After taking a break to drink a few beers and watch the tweens with my friend, I emerged outside to catch some of the dirty barbed-wire magic carpet that is Hunx and his Punx. Between tight, crisp, short tracks, Hunx had the best stage banter of any band I saw. After a 30 second, self-proclaimed political song called “Don’t Call Me Fabulous” Hunx laughed, "That's a dumb stupid song.” He then turned to the crowd and asked, “Are we the best band at this festival? Are we the best band you've ever seen? Imagine you're in hell and you have to hear that song forever, and if you don't love it twenty times you're gonna go to a worse hell."

It’s safe to say John Waters would’ve loved the queercore lightning of Hunx and his Punx, but something tells me Waters would’ve liked Hunx bassist Shannon Shaw’s other outfit Shannon and the Clams even more. I’m already a huge fan of Shannon and the Clams, but seeing them again just solidified it. If you took the B-52s, a DVD of Hairspray, and a generous dollop of vanilla ice cream, and blended it into a milkshake, that would come close to approaching Shannon and the Clams. They are the hammock of bands—I just wanna chill inside them forever.

Guitarist Cody Blanchard was responsible for another festival first for me, being the first person to request a wig from the audience. This may sound weird if you weren’t there, but the kids in the crowd threw a myriad of the weirdest shit I’ve ever seen at the stage. Shoes, blow-up dolls, giant paper lollipops taped to broomsticks, crutches, and even a Westboro-esque sign reading “GOD HATES BURGER.”

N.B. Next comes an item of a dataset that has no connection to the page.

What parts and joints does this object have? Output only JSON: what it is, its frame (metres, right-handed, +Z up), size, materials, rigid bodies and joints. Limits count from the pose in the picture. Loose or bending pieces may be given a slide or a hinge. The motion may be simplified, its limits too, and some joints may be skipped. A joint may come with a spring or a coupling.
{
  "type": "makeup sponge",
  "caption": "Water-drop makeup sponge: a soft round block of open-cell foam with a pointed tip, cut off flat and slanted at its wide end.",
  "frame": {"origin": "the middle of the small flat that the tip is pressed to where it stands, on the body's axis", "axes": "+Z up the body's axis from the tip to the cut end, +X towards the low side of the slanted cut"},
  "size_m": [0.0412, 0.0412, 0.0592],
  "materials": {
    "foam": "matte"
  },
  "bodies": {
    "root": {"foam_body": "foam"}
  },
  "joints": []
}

Three songs after the request, they still hadn’t received the wig, which at that point, was the worst thing that happened at the fest. Finally, a tween relented and tossed the wig at Cody, who promptly wrapped it around the mic stand a la a freaky Steven Tyler. Did I want him to put the wig on? Of course I did. Do I understand why he didn’t? Obviously. These schoolchildren are probably filthy with lice. (Full disclosure: My autocorrect initially changed the word “lice” to the word “love” and it took a lot of effort not to leave it that way.)

I walked past a dog with a GoPro on it to get back to the Observatory stage in time to see Punk Rock innovators/former Jesus Reggae band Death. I made it in time to catch the end of the DJs set that preceded them. The DJs at this festival were on point, by the way, keeping the vibe going in between each act, but the dude DJing before Death was literally on his phone texting someone in front of a packed house. In a way, that makes him the greatest DJ I've ever seen.

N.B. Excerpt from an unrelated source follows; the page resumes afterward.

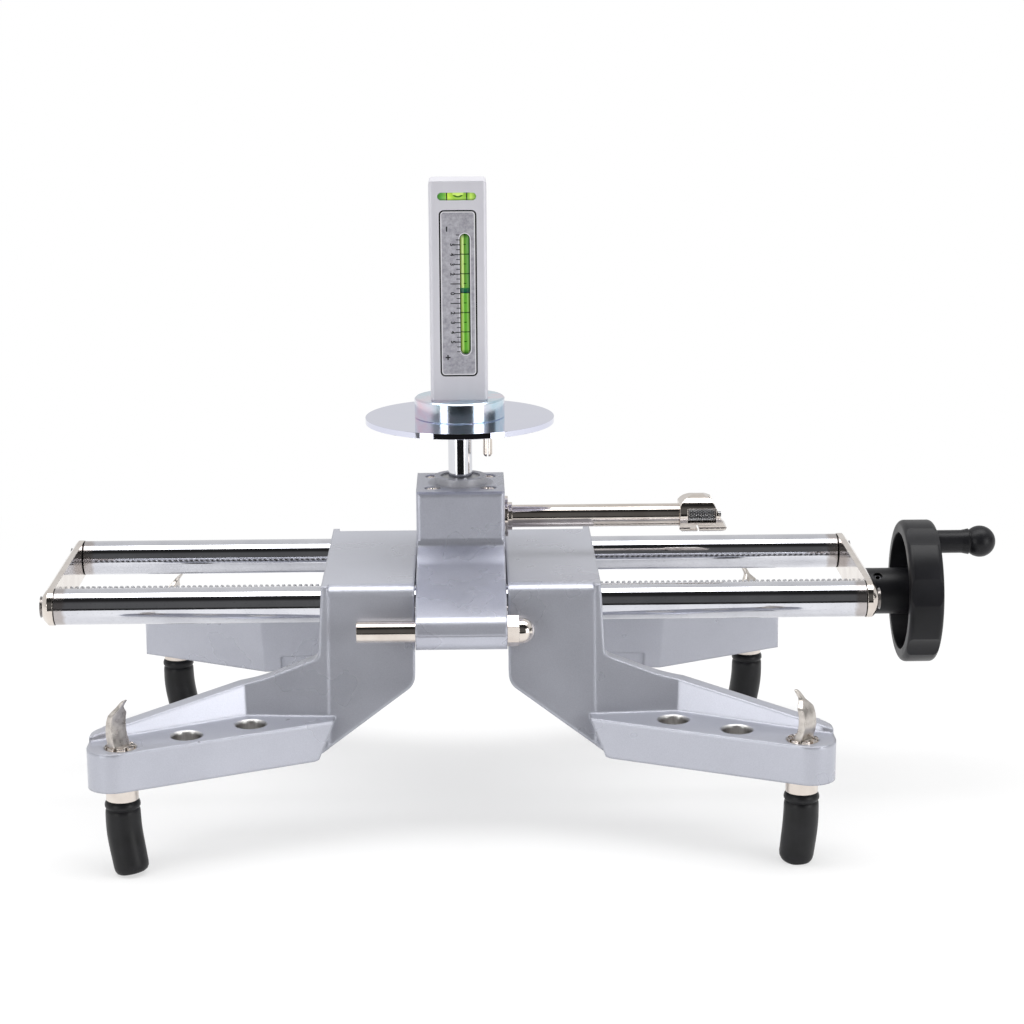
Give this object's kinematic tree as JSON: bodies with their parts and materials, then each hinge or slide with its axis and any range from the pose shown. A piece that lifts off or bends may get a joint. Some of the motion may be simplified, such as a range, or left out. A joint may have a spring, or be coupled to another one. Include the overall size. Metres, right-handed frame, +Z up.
{
  "type": "camber caster gauge",
  "caption": "Self-centring wheel clamp on guide tubes with a lead screw and handwheel, rubber-covered fingers and a magnetic camber gauge on its spindle.",
  "frame": {"origin": "on the spindle axis, in the plane of the finger ends that the clamp stands on", "axes": "+Z up along the spindle, away from the wheel; +X along the guide tubes towards the handwheel; -Y towards the side with the gauge scale"},
  "size_m": [0.6726, 0.3658, 0.4412],
  "materials": {
    "cast_paint": "satin silver-grey paint over cast aluminium",
    "chrome": "hard chrome, polished",
    "nickel": "bright nickel plate with a warm tint",
    "zinc": "bright zinc plate, blue tint",
    "steel": "turned steel",
    "black_steel": "blackened steel",
    "aluminium": "satin anodised",
    "scale": "etched grey plate, mottled",
    "vial": "clear vial with yellow-green liquid",
    "bronze": "machined bronze",
    "rubber": "smooth black rubber",
    "plastic": "fine-grained black plastic"
  },
  "bodies": {
    "frame": {"centre_hub": "cast_paint", "front_tube": "chrome", "rear_tube": "chrome", "left_end_plate": "nickel", "right_end_plate": "nickel", "tube_plugs": "steel", "plate_screws": "steel", "screw_bushes": "bronze", "hub_grub_screws": "black_steel", "spindle_cartridge": "aluminium", "spindle_bearings": "steel", "cartridge_screws": "black_steel", "long_rod": "nickel", "rod_flange": "nickel", "rod_head": "nickel", "rod_jaw": "nickel", "knurl_pin": "steel", "short_rod": "nickel", "acorn_nut": "nickel"},
    "lead_screw": {"lead_screw": "chrome", "thrust_ring": "steel", "handwheel": "plastic", "wheel_grub_screw": "black_steel", "crank_pin": "steel"},
    "crank": {"crank_handle": "plastic"},
    "left_slider": {"left_slider": "cast_paint", "left_guide_bushes": "bronze", "left_lead_nut": "bronze"},
    "right_slider": {"right_slider": "cast_paint", "right_guide_bushes": "bronze", "right_lead_nut": "bronze"},
    "spindle": {"spindle": "chrome", "gauge_disc": "chrome", "disc_pin": "nickel", "disc_screw": "steel"},
    "gauge": {"gauge_foot": "zinc", "gauge_stud": "steel", "gauge_body": "aluminium", "scale_plate": "scale", "camber_vial": "vial", "level_vial": "vial"},
    "roller": {"knurled_roller": "steel"},
    "claw_front_left": {"claw_front_left": "nickel", "claw_ring_front_left": "nickel", "sleeve_front_left": "rubber"},
    "claw_front_right": {"claw_front_right": "nickel", "claw_ring_front_right": "nickel", "sleeve_front_right": "rubber"},
    "claw_rear_left": {"claw_rear_left": "nickel", "claw_ring_rear_left": "nickel", "sleeve_rear_left": "rubber"},
    "claw_rear_right": {"claw_rear_right": "nickel", "claw_ring_rear_right": "nickel", "sleeve_rear_right": "rubber"}
  },
  "joints": [
    {"name": "screw_turn", "type": "hinge", "parent": "frame", "child": "lead_screw", "pos_m": [0, 0, 0.1435], "axis": [1, 0, 0], "range_deg": [0, 15750]},
    {"name": "left_slide", "type": "slide", "parent": "frame", "child": "left_slider", "axis": [-1, 0, 0], "range_m": [0, 0.175]},
    {"name": "right_slide", "type": "slide", "parent": "frame", "child": "right_slider", "axis": [1, 0, 0], "range_m": [0, 0.175]},
    {"name": "crank_spin", "type": "hinge", "parent": "lead_screw", "child": "crank", "pos_m": [0.36, 0, 0.1795], "axis": [1, 0, 0], "continuous": true},
    {"name": "spindle_spin", "type": "hinge", "parent": "frame", "child": "spindle", "pos_m": [0, 0, 0.2266], "axis": [0, 0, 1], "continuous": true},
    {"name": "gauge_lift", "type": "slide", "parent": "spindle", "child": "gauge", "axis": [0, 0, 1], "range_m": [0, 0.05]},
    {"name": "roller_spin", "type": "hinge", "parent": "frame", "child": "roller", "pos_m": [0.166, -0.007, 0.203], "axis": [1, 0, 0], "continuous": true},
    {"name": "claw_turn_front_left", "type": "hinge", "parent": "left_slider", "child": "claw_front_left", "pos_m": [-0.2248, -0.1656, 0.07], "axis": [0, 0, 1], "continuous": true},
    {"name": "claw_turn_front_right", "type": "hinge", "parent": "right_slider", "child": "claw_front_right", "pos_m": [0.2248, -0.1656, 0.07], "axis": [0, 0, 1], "continuous": true},
    {"name": "claw_turn_rear_left", "type": "hinge", "parent": "left_slider", "child": "claw_rear_left", "pos_m": [-0.2248, 0.1656, 0.07], "axis": [0, 0, 1], "continuous": true},
    {"name": "claw_turn_rear_right", "type": "hinge", "parent": "right_slider", "child": "claw_rear_right", "pos_m": [0.2248, 0.1656, 0.07], "axis": [0, 0, 1], "continuous": true}
  ],
  "couplings": [
    {"joint": "screw_turn", "follows": "left_slide", "rad_per_m": 1570.8},
    {"joint": "right_slide", "follows": "left_slide", "ratio": 1}
  ]
}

Death, complete with matching tunics, had the most fun onstage of any band I saw at the fest. That says a lot considering they're middle-aged perennial underdogs who quite possibly invented a genre and have heretofore been ignored for it. The crowd was thirsty for Death, and they were an oasis of unironic joy. (One unsung victory for Death is, by my estimation, they are single-handedly bring back the Avril Lavigne forearm warmer.)

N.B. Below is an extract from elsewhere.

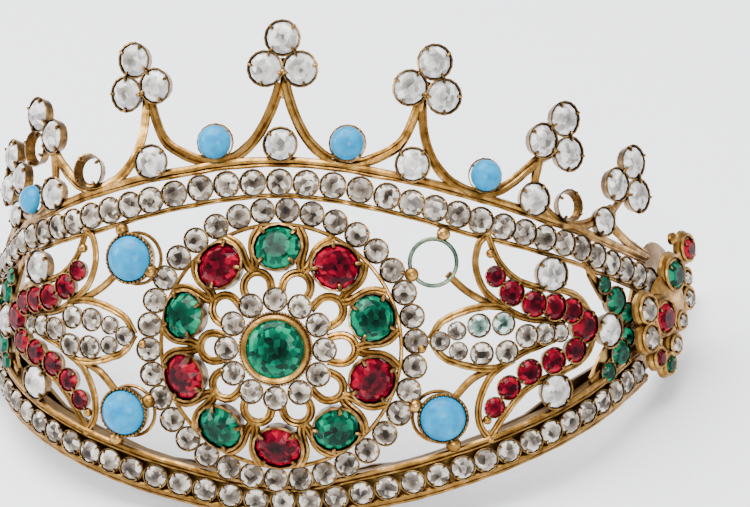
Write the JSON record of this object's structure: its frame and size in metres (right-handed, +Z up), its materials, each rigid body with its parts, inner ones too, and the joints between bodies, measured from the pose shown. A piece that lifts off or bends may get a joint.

What's weirder for Death: Seeing crowdsurfing tweens at their concert in 2014 or having a crowd in the first place? When they envisioned fame, did they think their audience would take the form of George Michael Bluth? A parade of bony awkwardness in plaid shirts rushed the stage and flipped into the crowd. I wonder if the comfort of these privileged brace-faces is alien to Death. One can only assume that nobody who looks like these kids would’ve attended a 70s era death show in Detroit-- not because ironic T-shirts weren’t popular, but because of the staunch boundaries in the music industry that prevented Death from becoming famous in the first place. Their whole set I was trying to think of their songs coming out of poor 20-somethings and honestly I think their tunes are actually better coming from the mouths of dads.

I went back outside to see Day 1 headliner The Black Lips. As I found a spot, I watched a young roadie climb over the lip of the stage to turn on a pair of fog machines. Man, watching a dude turn on a fog machine really takes away the mystique of fog machines.

I love The Black Lips, though. I love them more now that I saw them live. I found myself singing along and actually dancing for the first time all festival. It could’ve been the booze, but I think it was them. They make it so goddamned easy to let go and enjoy yourself. Their three song run of Dirty Hands, Katrina, and Bad Kids was my favorite of the festival. They had an informality to them which was contagious. One can only assume they would act the same onstage headlining a festival as they do in a basement.

Mid-way through their set, however, the bony teens took over my enjoyment of the band. I don’t know when I got so old. You could’ve replaced a couple of the Black Lips songs with the Curb Your Enthusiasm theme, and I wouldn’t have known the difference, because I became Larry fucking David for about fifteen minutes. I suddenly felt like because I wouldn’t let a pair of Perfect Aryan Children finger each other on top of me, I was the bad guy. I’d understand being elbowed for 45 minutes if I was in the pit, but I was to the side of the goddamned stage. I tried to shake off my newly-intense Judaism, and enjoy the band. No, handsome freshman yelling “Fag-gots” to the tune of “Bad Kids,” I will not let you ruin this for me.

I got back into it and basked in the casual twang of the rest of their set. After they concluded I smoked a cigarette and returned backstage. I got there just in time to see Perfect Aryan Children being shoved out of the backstage area by two beefy security guards. It's not often that there’s a perfect bookend to finish a night, but what better way to end this story than with justice?